What you are asked to do — The data below is to be returned in full and exactly.
--- START ---
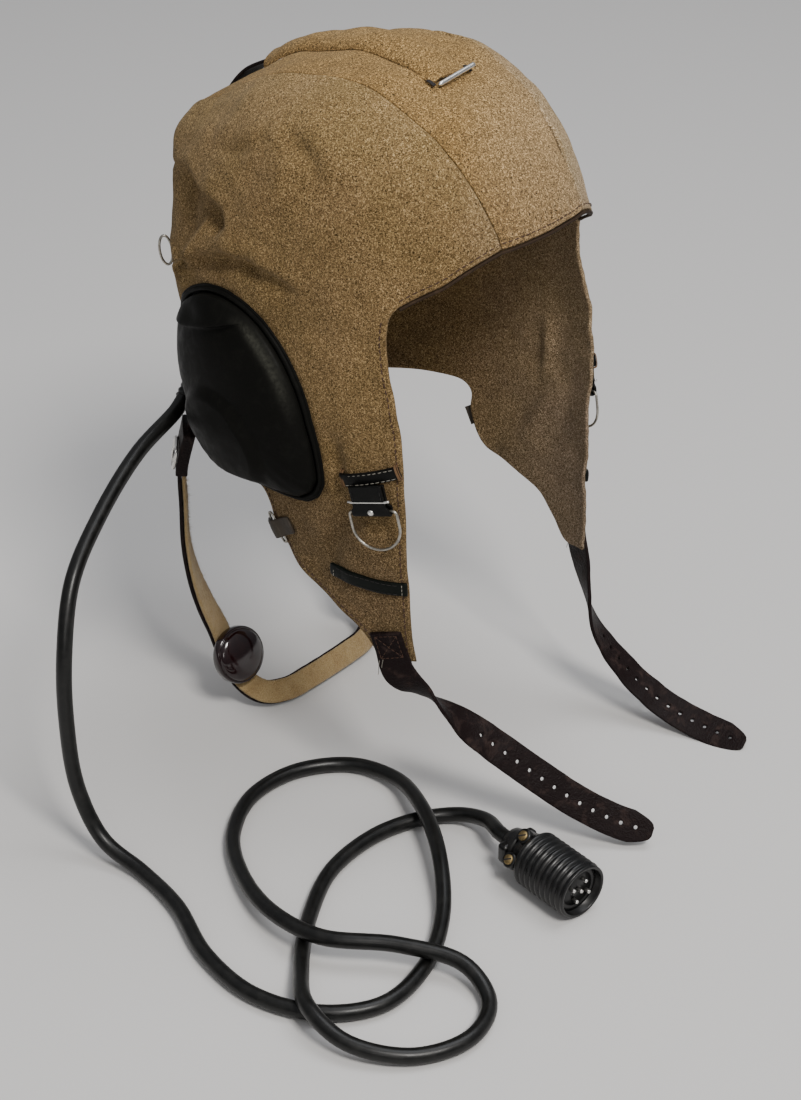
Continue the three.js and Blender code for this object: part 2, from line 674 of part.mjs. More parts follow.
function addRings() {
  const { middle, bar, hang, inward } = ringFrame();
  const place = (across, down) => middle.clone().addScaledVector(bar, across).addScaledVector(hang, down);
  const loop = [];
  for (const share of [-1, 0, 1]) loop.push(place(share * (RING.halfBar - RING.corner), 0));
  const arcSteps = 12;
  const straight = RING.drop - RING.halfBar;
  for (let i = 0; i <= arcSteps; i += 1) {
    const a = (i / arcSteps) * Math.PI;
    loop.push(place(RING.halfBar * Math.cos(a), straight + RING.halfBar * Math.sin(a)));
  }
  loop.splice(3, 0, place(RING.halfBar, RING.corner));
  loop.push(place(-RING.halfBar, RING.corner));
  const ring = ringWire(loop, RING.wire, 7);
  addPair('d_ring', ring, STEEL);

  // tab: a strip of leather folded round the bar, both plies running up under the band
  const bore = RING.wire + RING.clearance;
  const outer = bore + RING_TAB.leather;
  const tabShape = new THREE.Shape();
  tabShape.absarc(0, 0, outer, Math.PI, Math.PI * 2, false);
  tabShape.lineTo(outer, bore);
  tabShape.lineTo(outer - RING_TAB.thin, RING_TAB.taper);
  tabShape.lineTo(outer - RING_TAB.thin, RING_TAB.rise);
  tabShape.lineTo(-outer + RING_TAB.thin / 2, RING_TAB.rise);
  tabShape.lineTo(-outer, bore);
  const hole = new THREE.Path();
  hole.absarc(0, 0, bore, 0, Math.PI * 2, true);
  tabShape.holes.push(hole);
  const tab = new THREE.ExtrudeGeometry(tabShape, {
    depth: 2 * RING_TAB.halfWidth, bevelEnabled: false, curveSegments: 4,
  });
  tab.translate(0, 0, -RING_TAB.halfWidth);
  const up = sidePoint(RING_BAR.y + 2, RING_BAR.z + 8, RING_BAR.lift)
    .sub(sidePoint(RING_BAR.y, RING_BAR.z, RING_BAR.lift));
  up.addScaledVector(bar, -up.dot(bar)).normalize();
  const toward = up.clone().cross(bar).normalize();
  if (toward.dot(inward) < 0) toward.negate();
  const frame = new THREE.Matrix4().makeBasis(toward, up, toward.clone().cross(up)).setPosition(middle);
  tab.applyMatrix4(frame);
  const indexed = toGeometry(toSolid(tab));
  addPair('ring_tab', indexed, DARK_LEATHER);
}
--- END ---
Correct response —
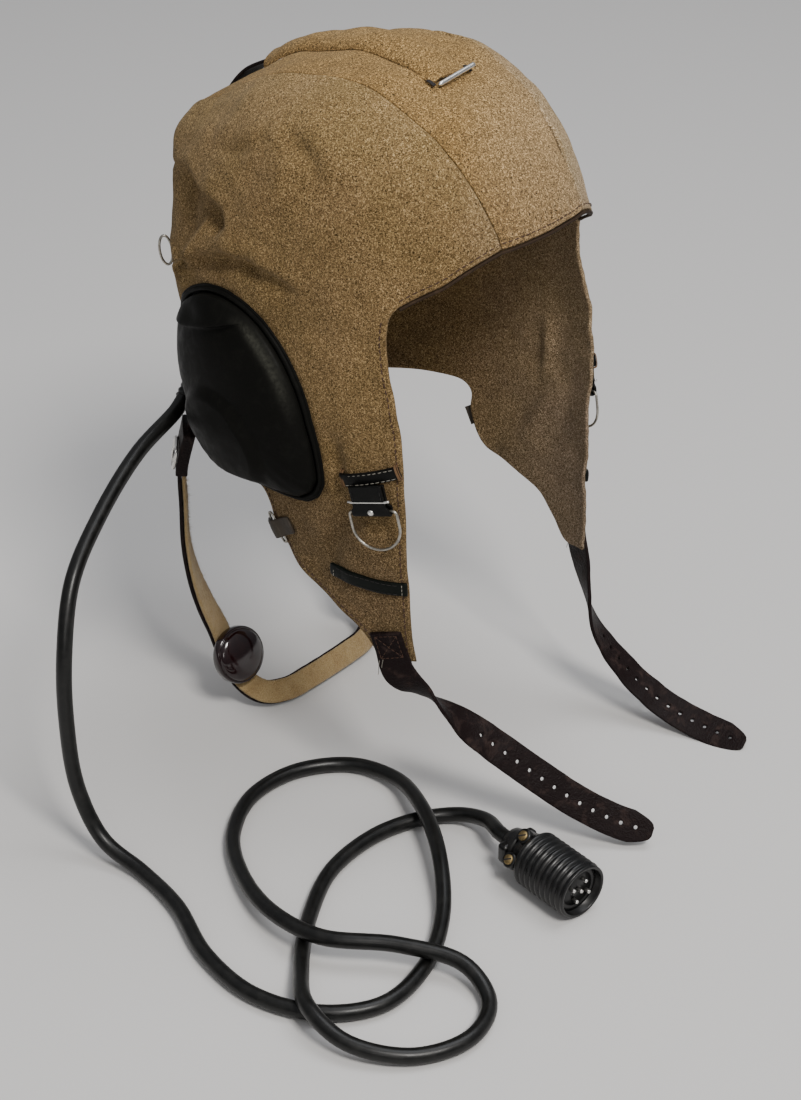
Continue the three.js and Blender code for this object: part 2, from line 674 of part.mjs. More parts follow.
function addRings() {
  const { middle, bar, hang, inward } = ringFrame();
  const place = (across, down) => middle.clone().addScaledVector(bar, across).addScaledVector(hang, down);
  const loop = [];
  for (const share of [-1, 0, 1]) loop.push(place(share * (RING.halfBar - RING.corner), 0));
  const arcSteps = 12;
  const straight = RING.drop - RING.halfBar;
  for (let i = 0; i <= arcSteps; i += 1) {
    const a = (i / arcSteps) * Math.PI;
    loop.push(place(RING.halfBar * Math.cos(a), straight + RING.halfBar * Math.sin(a)));
  }
  loop.splice(3, 0, place(RING.halfBar, RING.corner));
  loop.push(place(-RING.halfBar, RING.corner));
  const ring = ringWire(loop, RING.wire, 7);
  addPair('d_ring', ring, STEEL);

  // tab: a strip of leather folded round the bar, both plies running up under the band
  const bore = RING.wire + RING.clearance;
  const outer = bore + RING_TAB.leather;
  const tabShape = new THREE.Shape();
  tabShape.absarc(0, 0, outer, Math.PI, Math.PI * 2, false);
  tabShape.lineTo(outer, bore);
  tabShape.lineTo(outer - RING_TAB.thin, RING_TAB.taper);
  tabShape.lineTo(outer - RING_TAB.thin, RING_TAB.rise);
  tabShape.lineTo(-outer + RING_TAB.thin / 2, RING_TAB.rise);
  tabShape.lineTo(-outer, bore);
  const hole = new THREE.Path();
  hole.absarc(0, 0, bore, 0, Math.PI * 2, true);
  tabShape.holes.push(hole);
  const tab = new THREE.ExtrudeGeometry(tabShape, {
    depth: 2 * RING_TAB.halfWidth, bevelEnabled: false, curveSegments: 4,
  });
  tab.translate(0, 0, -RING_TAB.halfWidth);
  const up = sidePoint(RING_BAR.y + 2, RING_BAR.z + 8, RING_BAR.lift)
    .sub(sidePoint(RING_BAR.y, RING_BAR.z, RING_BAR.lift));
  up.addScaledVector(bar, -up.dot(bar)).normalize();
  const toward = up.clone().cross(bar).normalize();
  if (toward.dot(inward) < 0) toward.negate();
  const frame = new THREE.Matrix4().makeBasis(toward, up, toward.clone().cross(up)).setPosition(middle);
  tab.applyMatrix4(frame);
  const indexed = toGeometry(toSolid(tab));
  addPair('ring_tab', indexed, DARK_LEATHER);
}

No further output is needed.